Announcing Arroyo 0.13.0

Arroyo 0.13 is now available! This release introduces support for reading source metadata, a RabbitMQ connector, improved CDC support, operator chaining, along with many other improvements.

Micah Wylde

Micah Wylde

CEO of Arroyo

The Arroyo team is excited to close out the year with the release of Arroyo 0.13.0! This is our fifth release of 2024 and caps an incredible 12 months for the project and community. We're particularly thrilled that this release includes the largest-ever number of community contributors, from companies like Zomato, Included Health, Mobileum, QAX, and Buser.

This release introduces support for metadata from sources, a new RabbitMQ connector, improved CDC support, IAM auth for Kafka, a more efficient core dataflow, among many other improvements.

Excited to try things out? Getting started is easier than ever with new native packages for Linux and MacOS, complementing our existing Docker images and Helm chart.

$ curl -LsSf https://arroyo.dev/install.sh | sh
$ arroyo cluster

Release 0.13.0

|

December 19, 2024

Apache 2.0 License

Arroyo is a community project, and we're very grateful to all of our contributors. We are particularly excited to welcome four new contributors to the project in this release:

Thanks to all of our contributors for this release:

Table of contents

Features

Source metadata

In Arroyo, users write SQL DDL statements (CREATE TABLE) to define the schema of incoming data from sources. But the underlying data in those sources is in some format or encoding, like JSON or Avro. Arroyo deserializes the data, and maps the fields in the data into the SQL schema so it can be used in queries.

So that works for data. But there are other bits of context that users might want to be able to use as well, not part of the actual data of the message but related metadata. For example, in Kafka a user might want to access the partition of a message, or the offset, or timestamp.

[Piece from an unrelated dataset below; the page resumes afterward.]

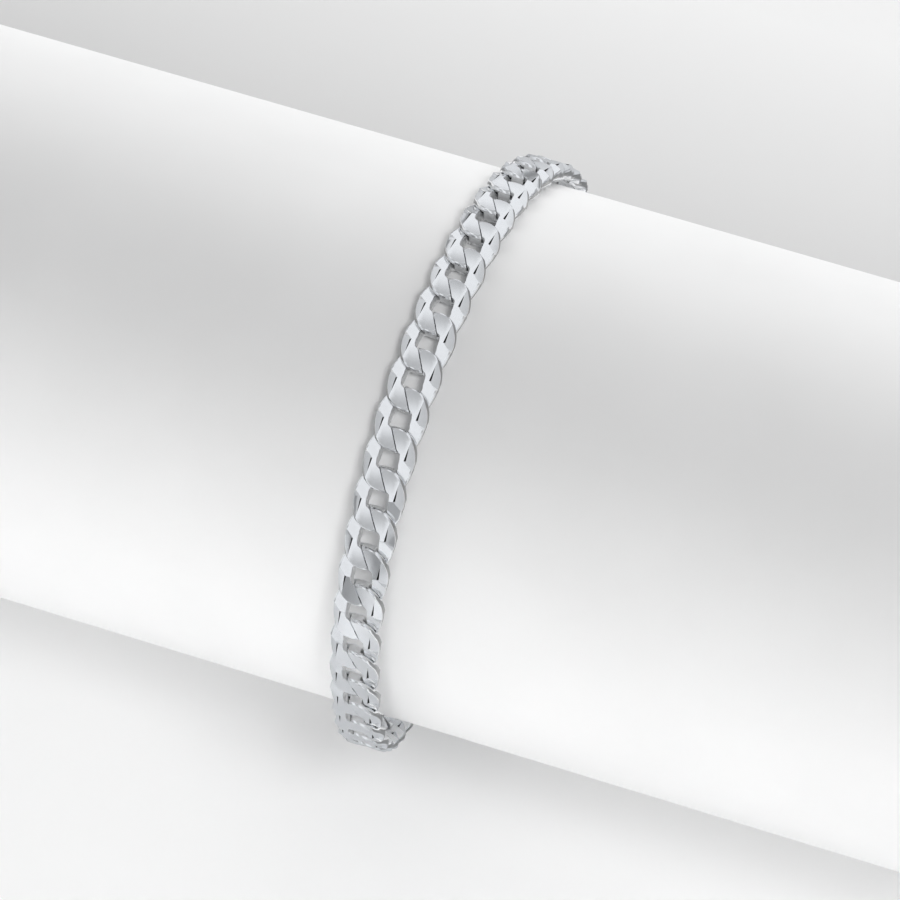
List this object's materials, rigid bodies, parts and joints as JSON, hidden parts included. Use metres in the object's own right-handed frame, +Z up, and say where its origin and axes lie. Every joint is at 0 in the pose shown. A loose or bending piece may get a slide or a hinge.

Previously this was not possible, but in 0.13 we have added support for metadata fields in source tables. It looks like this:

create table users (
    id TEXT,
    name TEXT,
    offset BIGINT GENERATED ALWAYS AS (metadata('offset_id')) STORED,
    partition INT GENERATED ALWAYS AS (metadata('partition')) STORED
) with (
    connector = 'kafka',
    ...
);

To access metadata fields, you can now define a generated column on the source table that is defined with the special function metadata. This takes a single string-literal argument that names the metadata field that should be injected into that column.

Initially, source metadata is supported in the Kafka (offset_id, partition, topic, and timestamp), and MQTT (topic) connectors.

Thanks to @vaibhawvipul for this incredible contribution!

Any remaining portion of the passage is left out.